I have assisted on three navigation dives, two night dives, two underwater naturalist dives, two deep dives and a peak performance buoyancy dive. Generally when I assist I pay a lot of attention to the students which means that I don’t really see much of the divesite or the fish. While this is all fine by me on the day dives it’s a bit boring on the night dive where all I really see is five to seven torches in front of me.
My favorite dive to assist was the peak performance buoyancy dive where I got to practice more buoyancy stuff myself. I love the feeling of control it gives me when I’m good at my buoyancy and I’m completely amazed by how some divers can just stay perfectly still midwater for many minutes.
Last week I finished my knowledge reviews and a couple of days later I sat down to get the final exam done. I felt pretty well prepared and it also turned out to be no problem at all. The only allowed aid is the instructor manual which is only useful for one or two questions. But I absolutely smashed the exam with only one wrong answer out of 120 questions! Yay!
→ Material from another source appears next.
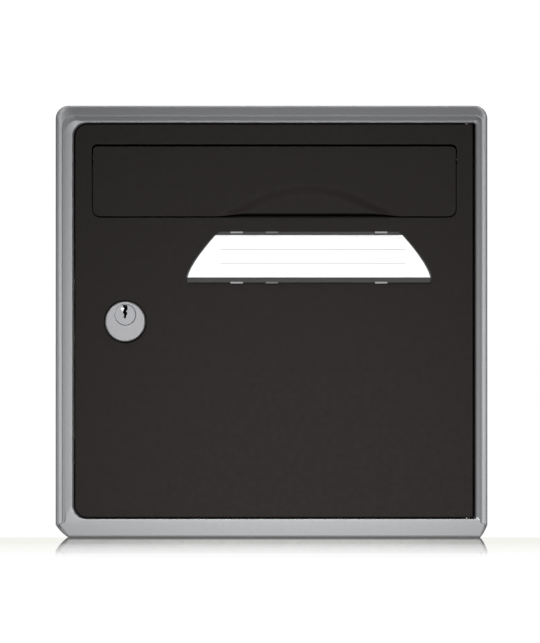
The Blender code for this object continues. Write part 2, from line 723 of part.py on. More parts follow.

Just as I didn’t think I had anything special to tell about in this blogpost something a little out of the ordinary happened today after the morning dives. When we came back from the last dive big boat had engine problems so they had called for medium boat to come pick us up. Luckily we weren’t on one of the divesites too far from the pier so shortly after we could see our rescue boat in the horizon. Since the sea was quite choppy at the divesite we started out by being towed by medium boat to one of the quieter divesites and then we all made our way on to medium boat that then took us safely back to the pier. So now I’m just hoping that they will fix big boat as fast as possible because it’s so much nicer than medium boat.
That was all I could possibly come up with for this blogpost. Hopefully something extraordinary will soon happen so I have material for another post (otherwise I might just have to do that post on the boats that I promised long ago..).